### TASK PROMPT
Without altering anything, output the material below.
— BEGIN —
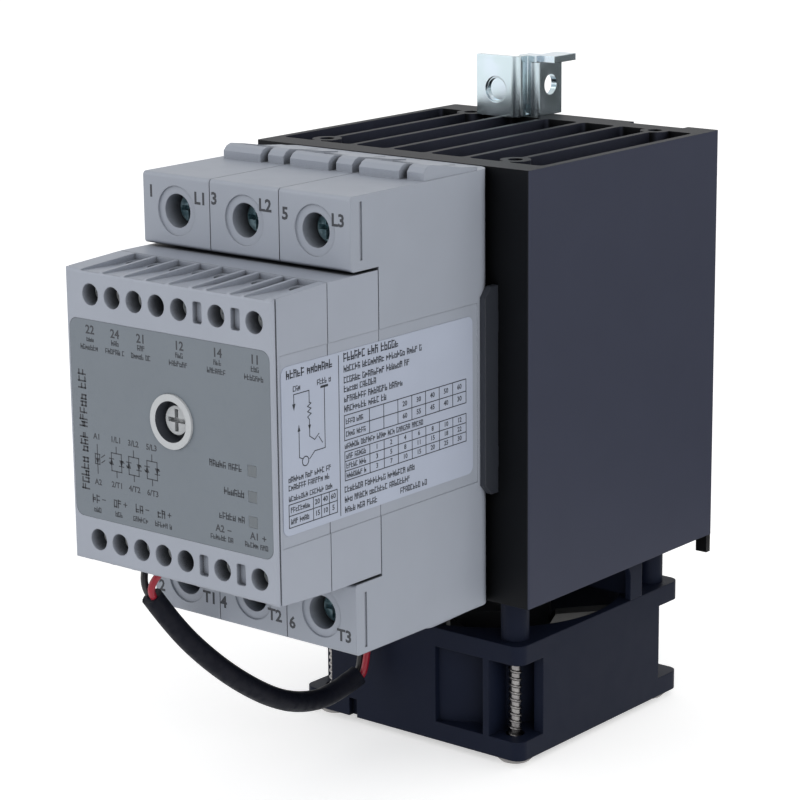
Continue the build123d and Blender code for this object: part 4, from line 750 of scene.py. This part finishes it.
@dataclass
class FrontPrint:
    """Printing on the control module's front label and by the status windows."""

    upper_row: tuple[tuple[str, float], ...] = (
        ("22", -20.5), ("24", -13.75), ("21", -6.8), ("12", 3.2), ("14", 13.0), ("11", 22.4))
    upper_levels: tuple[float, float, float] = (17.55, 15.8, 14.1)
    lower_row: tuple[tuple[float, bool, float], ...] = (
        (-19.8, False, 2.4), (-13.95, True, 2.4), (-8.0, False, 4.6), (-2.1, True, 4.6))
    poles: tuple[tuple[float, str, str], ...] = (
        (-14.45, "1/L1", "2/T1"), (-9.75, "3/L2", "4/T2"), (-4.85, "5/L3", "6/T3"))
    inputs: tuple[tuple[str, float, bool], ...] = (("A2", 13.4, False), ("A1", 22.2, True))
    isolator_place: float = -19.65
    status: tuple[Spot, ...] = ((-3.75, 8.8), (-8.7, 5.2), (-13.65, 6.6))
    status_end: float = 19.2
    line_ends: Spot = (-4.9, -11.0)
    small: float = 0.95
    code: float = 1.15
    arrow: float = 1.2
    half_switch: float = 1.35

    def build(self, material: bpy.types.Material) -> None:
        """Print the label."""
        ink = Printing("front_print", Side.FRONT, -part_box("front_label")[0].y)
        figures, first, second = self.upper_levels
        for text, place in self.upper_row:
            ink.number(text, (place, figures), 1.7)
            ink.words((place - 0.9, first), 1.9, self.small)
            ink.words((place - 2.6, second), 5.3, self.small)
        ink.words((-23.2, -14.6), 24.2, 1.9, turned=True)
        self.isolator(ink, self.isolator_place)
        for centre, above, below in self.poles:
            self.switch(ink, centre)
            ink.number(above, (centre, -3.5), self.code)
            ink.number(below, (centre, -12.6), self.code)
        for place, positive, width in self.lower_row:
            ink.words((place - 1.5, -16.3), 2.2, 1.5)
            self.sign(ink, (place + 1.5, -16.2), positive)
            ink.words((place - width / 2, -18.45), width, self.small)
        for height, width in self.status:
            ink.words((self.status_end - width, height), width, 1.2)
        for text, place, positive in self.inputs:
            ink.number(text, (place - 0.8, -16.45), 1.35)
            self.sign(ink, (place + 1.6, -16.45), positive)
            ink.words((place - 3.2, -18.2), 6.4, self.small)
        ink.finish(material, "label_grey")

    @staticmethod
    def sign(ink: Printing, centre: Spot, positive: bool, reach: float = 0.4) -> None:
        """Print a plus or a minus."""
        x, z = centre
        ink.stroke((x - reach, z), (x + reach, z))
        if positive:
            ink.stroke((x, z - reach), (x, z + reach))

    def isolator(self, ink: Printing, x: float) -> None:
        """Draw the light-coupled input beside the poles."""
        ink.number("A1", (x, -3.6), self.code)
        ink.number("A2", (x, -12.8), self.code)
        ink.stroke((x, -5.2), (x, self.line_ends[1]))
        ink.frame((x - 0.6, -7.1), (x + 0.6, -9.1))
        ink.triangle((x, -9.0), (x, -7.9), self.arrow)
        for height in (-7.6, -8.7):
            ink.stroke((x + 1.1, height), (x + 2.0, height + 0.6))

    def switch(self, ink: Printing, x: float) -> None:
        """Draw one pole: two thyristors in opposite directions."""
        half, (top, bottom), high, low = self.half_switch, self.line_ends, -6.2, -9.8
        ink.stroke((x, top), (x, high))
        ink.stroke((x, low), (x, bottom))
        ink.frame((x - half, high), (x + half, low))
        for side, tip in ((-1, -7.4), (1, -8.6)):
            base = high + low - tip
            middle = x + side * half
            ink.triangle((middle, tip), (middle, base), self.arrow)
            ink.stroke((middle - self.arrow / 2, tip), (middle + self.arrow / 2, tip))
            ink.stroke((middle, base), (x + side * 2.0, base - (base - tip) / 3))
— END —
### EXERCISE SOLUTION
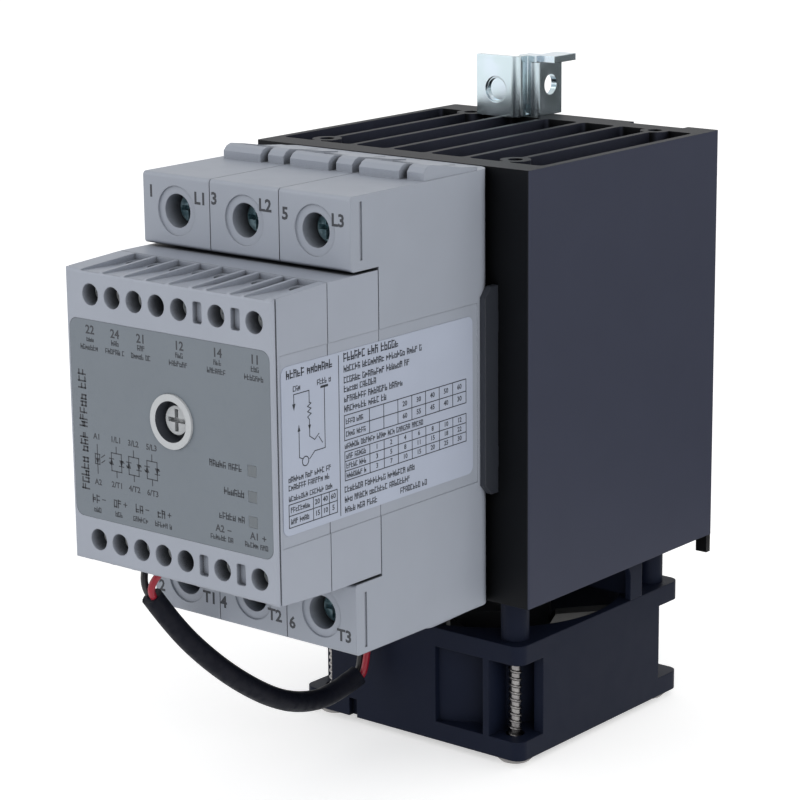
Continue the build123d and Blender code for this object: part 4, from line 750 of scene.py. This part finishes it.
@dataclass
class FrontPrint:
    """Printing on the control module's front label and by the status windows."""

    upper_row: tuple[tuple[str, float], ...] = (
        ("22", -20.5), ("24", -13.75), ("21", -6.8), ("12", 3.2), ("14", 13.0), ("11", 22.4))
    upper_levels: tuple[float, float, float] = (17.55, 15.8, 14.1)
    lower_row: tuple[tuple[float, bool, float], ...] = (
        (-19.8, False, 2.4), (-13.95, True, 2.4), (-8.0, False, 4.6), (-2.1, True, 4.6))
    poles: tuple[tuple[float, str, str], ...] = (
        (-14.45, "1/L1", "2/T1"), (-9.75, "3/L2", "4/T2"), (-4.85, "5/L3", "6/T3"))
    inputs: tuple[tuple[str, float, bool], ...] = (("A2", 13.4, False), ("A1", 22.2, True))
    isolator_place: float = -19.65
    status: tuple[Spot, ...] = ((-3.75, 8.8), (-8.7, 5.2), (-13.65, 6.6))
    status_end: float = 19.2
    line_ends: Spot = (-4.9, -11.0)
    small: float = 0.95
    code: float = 1.15
    arrow: float = 1.2
    half_switch: float = 1.35

    def build(self, material: bpy.types.Material) -> None:
        """Print the label."""
        ink = Printing("front_print", Side.FRONT, -part_box("front_label")[0].y)
        figures, first, second = self.upper_levels
        for text, place in self.upper_row:
            ink.number(text, (place, figures), 1.7)
            ink.words((place - 0.9, first), 1.9, self.small)
            ink.words((place - 2.6, second), 5.3, self.small)
        ink.words((-23.2, -14.6), 24.2, 1.9, turned=True)
        self.isolator(ink, self.isolator_place)
        for centre, above, below in self.poles:
            self.switch(ink, centre)
            ink.number(above, (centre, -3.5), self.code)
            ink.number(below, (centre, -12.6), self.code)
        for place, positive, width in self.lower_row:
            ink.words((place - 1.5, -16.3), 2.2, 1.5)
            self.sign(ink, (place + 1.5, -16.2), positive)
            ink.words((place - width / 2, -18.45), width, self.small)
        for height, width in self.status:
            ink.words((self.status_end - width, height), width, 1.2)
        for text, place, positive in self.inputs:
            ink.number(text, (place - 0.8, -16.45), 1.35)
            self.sign(ink, (place + 1.6, -16.45), positive)
            ink.words((place - 3.2, -18.2), 6.4, self.small)
        ink.finish(material, "label_grey")

    @staticmethod
    def sign(ink: Printing, centre: Spot, positive: bool, reach: float = 0.4) -> None:
        """Print a plus or a minus."""
        x, z = centre
        ink.stroke((x - reach, z), (x + reach, z))
        if positive:
            ink.stroke((x, z - reach), (x, z + reach))

    def isolator(self, ink: Printing, x: float) -> None:
        """Draw the light-coupled input beside the poles."""
        ink.number("A1", (x, -3.6), self.code)
        ink.number("A2", (x, -12.8), self.code)
        ink.stroke((x, -5.2), (x, self.line_ends[1]))
        ink.frame((x - 0.6, -7.1), (x + 0.6, -9.1))
        ink.triangle((x, -9.0), (x, -7.9), self.arrow)
        for height in (-7.6, -8.7):
            ink.stroke((x + 1.1, height), (x + 2.0, height + 0.6))

    def switch(self, ink: Printing, x: float) -> None:
        """Draw one pole: two thyristors in opposite directions."""
        half, (top, bottom), high, low = self.half_switch, self.line_ends, -6.2, -9.8
        ink.stroke((x, top), (x, high))
        ink.stroke((x, low), (x, bottom))
        ink.frame((x - half, high), (x + half, low))
        for side, tip in ((-1, -7.4), (1, -8.6)):
            base = high + low - tip
            middle = x + side * half
            ink.triangle((middle, tip), (middle, base), self.arrow)
            ink.stroke((middle - self.arrow / 2, tip), (middle + self.arrow / 2, tip))
            ink.stroke((middle, base), (x + side * 2.0, base - (base - tip) / 3))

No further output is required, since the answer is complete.